**INSTRUCTION**
Set down the whole listing verbatim.

[Begin]

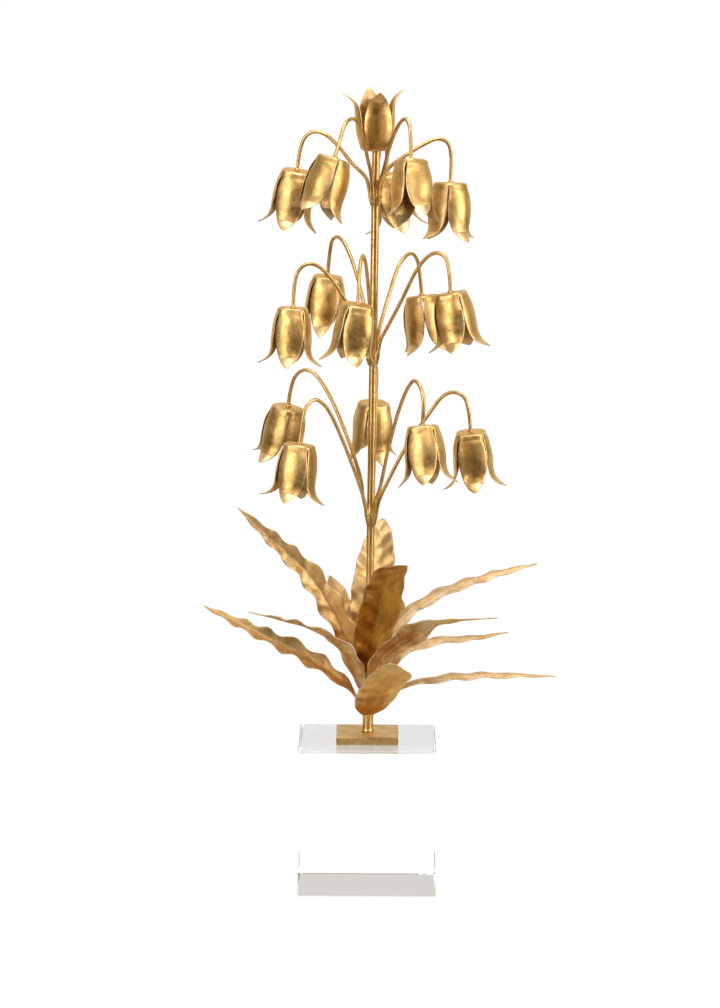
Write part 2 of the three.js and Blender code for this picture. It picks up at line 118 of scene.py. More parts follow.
# Makes the piece that stands for a CAD node; a sheet gets its wall under the given surface
def makePiece(node, points, faces, finishes, marks=None, sheet=None):
    name = "fine_" + node
    mesh = bpy.data.meshes.new(name)
    mesh.from_pydata((points * millimetre).tolist(), [], [list(f) for f in faces])
    for key, values in (marks or {}).items():
        attribute = mesh.attributes.new(key, "FLOAT", "POINT")
        attribute.data.foreach_set("value", np.ascontiguousarray(values, np.float32))
    work = bmesh.new()
    work.from_mesh(mesh)
    bmesh.ops.remove_doubles(work, verts=work.verts, dist=mergeDistance * millimetre)
    work.to_mesh(mesh)
    work.free()
    mesh.polygons.foreach_set("use_smooth", np.ones(len(mesh.polygons), bool))
    for finish in finishes:
        mesh.materials.append(finish)
    piece = bpy.data.objects.new(name, mesh)
    bpy.context.scene.collection.objects.link(piece)
    if sheet:
        wall = piece.modifiers.new("sheet", "SOLIDIFY")
        wall.thickness = sheet * millimetre
        wall.offset = -1
        wall.material_offset = 1
        smooth = piece.modifiers.new("rounded edge", "SUBSURF")
        smooth.levels = smooth.render_levels = 1
    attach(piece, "root")
    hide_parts(node)


# Tube with rings along a path: ring = centre + radius(ring, side) in the plane across the path
def tube(path, tangent, radius, across):
    rings, sides = radius.shape
    right = unit(across - (across * tangent).sum(-1, keepdims=True) * tangent)
    up = np.cross(tangent, right)
    turn = np.arange(sides) * 2 * np.pi / sides
    ring = right[:, None] * np.cos(turn)[:, None] + up[:, None] * np.sin(turn)[:, None]
    points = path[:, None] + ring * radius[..., None]
    points = np.vstack([points.reshape(-1, 3), path[:1], path[-1:]])
    around = np.arange(sides)
    following = (around + 1) % sides
    last = (rings - 1) * sides
    ends = [np.stack([following, around, np.full(sides, rings * sides)], -1),
            np.stack([last + around, last + following, np.full(sides, rings * sides + 1)], -1)]
    return points, gridFaces(rings, sides, closed=True).tolist() + np.vstack(ends).tolist()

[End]

**WRITTEN SOLUTION**
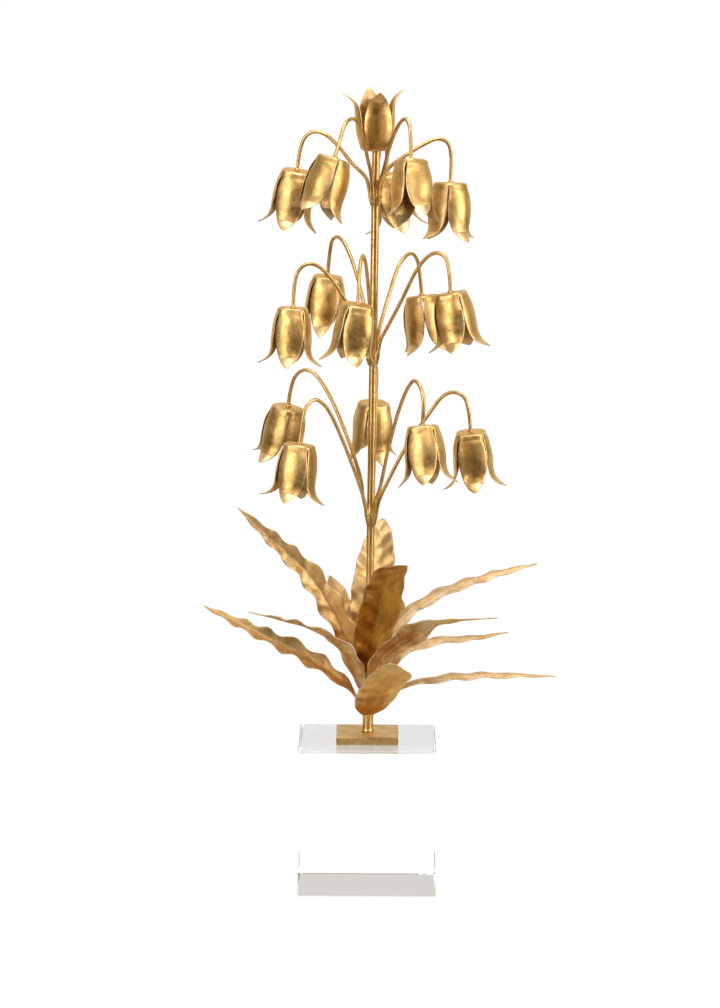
Write part 2 of the three.js and Blender code for this picture. It picks up at line 118 of scene.py. More parts follow.
# Makes the piece that stands for a CAD node; a sheet gets its wall under the given surface
def makePiece(node, points, faces, finishes, marks=None, sheet=None):
    name = "fine_" + node
    mesh = bpy.data.meshes.new(name)
    mesh.from_pydata((points * millimetre).tolist(), [], [list(f) for f in faces])
    for key, values in (marks or {}).items():
        attribute = mesh.attributes.new(key, "FLOAT", "POINT")
        attribute.data.foreach_set("value", np.ascontiguousarray(values, np.float32))
    work = bmesh.new()
    work.from_mesh(mesh)
    bmesh.ops.remove_doubles(work, verts=work.verts, dist=mergeDistance * millimetre)
    work.to_mesh(mesh)
    work.free()
    mesh.polygons.foreach_set("use_smooth", np.ones(len(mesh.polygons), bool))
    for finish in finishes:
        mesh.materials.append(finish)
    piece = bpy.data.objects.new(name, mesh)
    bpy.context.scene.collection.objects.link(piece)
    if sheet:
        wall = piece.modifiers.new("sheet", "SOLIDIFY")
        wall.thickness = sheet * millimetre
        wall.offset = -1
        wall.material_offset = 1
        smooth = piece.modifiers.new("rounded edge", "SUBSURF")
        smooth.levels = smooth.render_levels = 1
    attach(piece, "root")
    hide_parts(node)


# Tube with rings along a path: ring = centre + radius(ring, side) in the plane across the path
def tube(path, tangent, radius, across):
    rings, sides = radius.shape
    right = unit(across - (across * tangent).sum(-1, keepdims=True) * tangent)
    up = np.cross(tangent, right)
    turn = np.arange(sides) * 2 * np.pi / sides
    ring = right[:, None] * np.cos(turn)[:, None] + up[:, None] * np.sin(turn)[:, None]
    points = path[:, None] + ring * radius[..., None]
    points = np.vstack([points.reshape(-1, 3), path[:1], path[-1:]])
    around = np.arange(sides)
    following = (around + 1) % sides
    last = (rings - 1) * sides
    ends = [np.stack([following, around, np.full(sides, rings * sides)], -1),
            np.stack([last + around, last + following, np.full(sides, rings * sides + 1)], -1)]
    return points, gridFaces(rings, sides, closed=True).tolist() + np.vstack(ends).tolist()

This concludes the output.